The third article, “God’s Co-workers: Rémi Brague’s Treatment of the Divine Law in Christianity,” looks at Brague’s account of the divine law in Christian civilization, focusing on Aquinas. John von Heyking explores the relationship between the Old Law and the New Law in Aquinas. He concludes that, although the divine law was revealed to the Christian in the figure of Jesus Christ rather than as a text, it still requires the older law, both Jewish and Greek, in order to clarify its own understanding of divinity and our relationship to it.

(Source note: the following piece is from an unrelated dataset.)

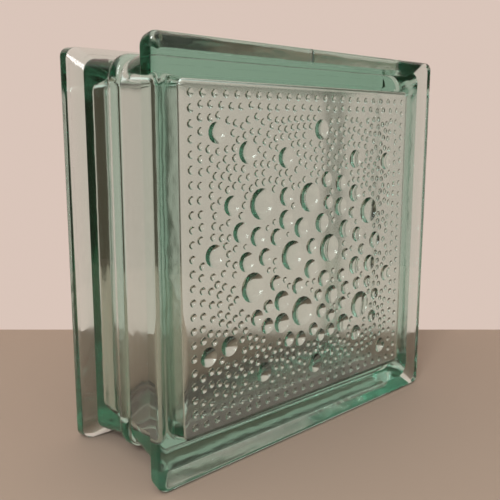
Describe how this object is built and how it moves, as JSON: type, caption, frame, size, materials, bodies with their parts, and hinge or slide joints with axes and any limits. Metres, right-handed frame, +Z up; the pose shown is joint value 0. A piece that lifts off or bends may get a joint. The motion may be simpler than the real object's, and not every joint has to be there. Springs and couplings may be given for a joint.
{
  "type": "glass block",
  "caption": "Square hollow glass building block with mortar grooves around its edge and a pattern of domed bubbles inside the front face.",
  "frame": {"origin": "on the resting plane, under the middle of the block, on the seam plane between the two halves", "axes": "+X along the width, +Z up as the block is laid, -Y out of the bubble-patterned front face"},
  "size_m": [0.197, 0.079, 0.197],
  "materials": {
    "glass": "clear pressed glass with a light green tint, smooth and fire-polished"
  },
  "bodies": {
    "root": {"front_half": "glass", "back_half": "glass"}
  },
  "joints": []
}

The last article, “Islam and the Divine Law in The Law of God,” investigates Brague’s contention about the divine law in Islamic civilization. Khalil M. Habib reviews and agrees with Brague’s account of Islamic divine law and the various jurists who have commented on it. However, Habib asks whether this study could serve as something more than a foil to our understanding of Christianity and modern Western civilization. Instead, Habib suggests that a study of Islamic divine law for its own sake may yield insights about the nature of divinity and law that would be of value not only to Christians but to all philosophers.

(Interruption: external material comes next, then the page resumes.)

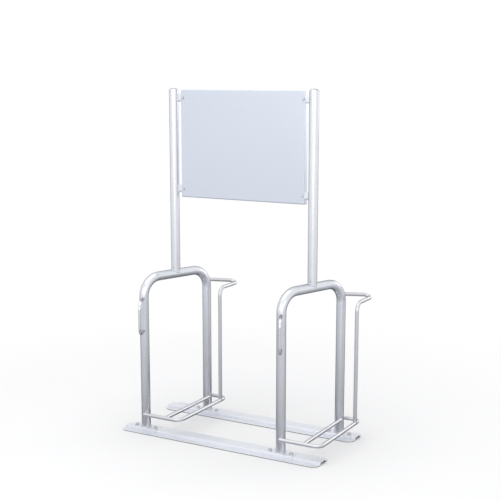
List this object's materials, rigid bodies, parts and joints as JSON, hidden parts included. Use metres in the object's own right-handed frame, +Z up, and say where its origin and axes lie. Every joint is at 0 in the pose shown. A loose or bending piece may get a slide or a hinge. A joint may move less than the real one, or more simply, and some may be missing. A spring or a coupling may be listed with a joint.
{
  "type": "bicycle parking stand",
  "caption": "Free-standing steel bicycle stand: ground rails carry bent tube hoops with wheel holders, lock rings and a blank notice board held between posts.",
  "frame": {"origin": "on the ground, at the middle of the stand's bounding box", "axes": "+X along the rails to the right, +Y from front to back, +Z up"},
  "size_m": [1.187, 0.708, 1.8275],
  "materials": {
    "tube": "hot dip galvanised, light satin",
    "rail": "galvanised sheet, light satin",
    "plate": "hot dip galvanised, light satin",
    "bar": "bright galvanised round bar",
    "board": "pale blue-grey coated sheet, satin",
    "fastener": "bright zinc plated",
    "cap": "galvanised pressed steel, satin"
  },
  "bodies": {
    "root": {"front_rail": "rail", "rear_rail": "rail", "left_front_saddle": "plate", "left_rear_saddle": "plate", "left_hoop": "tube", "left_post": "tube", "left_post_cap": "cap", "left_wheel_loop": "bar", "left_inner_bar": "bar", "left_upright": "bar", "left_lock_ring": "bar", "left_top_tab": "plate", "left_bottom_tab": "plate", "right_front_saddle": "plate", "right_rear_saddle": "plate", "right_hoop": "tube", "right_post": "tube", "right_post_cap": "cap", "right_wheel_loop": "bar", "right_inner_bar": "bar", "right_upright": "bar", "right_lock_ring": "bar", "right_top_tab": "plate", "right_bottom_tab": "plate", "notice_board": "board", "base_bolts": "fastener", "base_washers": "fastener", "base_nuts": "fastener", "board_bolts": "fastener", "board_washers": "fastener", "board_nuts": "fastener"}
  },
  "joints": []
}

Brague’s underlying project in this work and in his previous one, The Wisdom of the World, is to show that the modern world has its origins in the pre-modern one, with a disproportionate influence from Christian civilization, and that a neglect of these origins may have disastrous consequences for contemporary civilization. The modern belief in human autonomy, power, and progress eventually will collapse if unmoored from its divine origins. The recovery of these divine origins therefore is the purpose of Brague’s project. Hopefully the following articles will be able to illuminate whether it succeeds.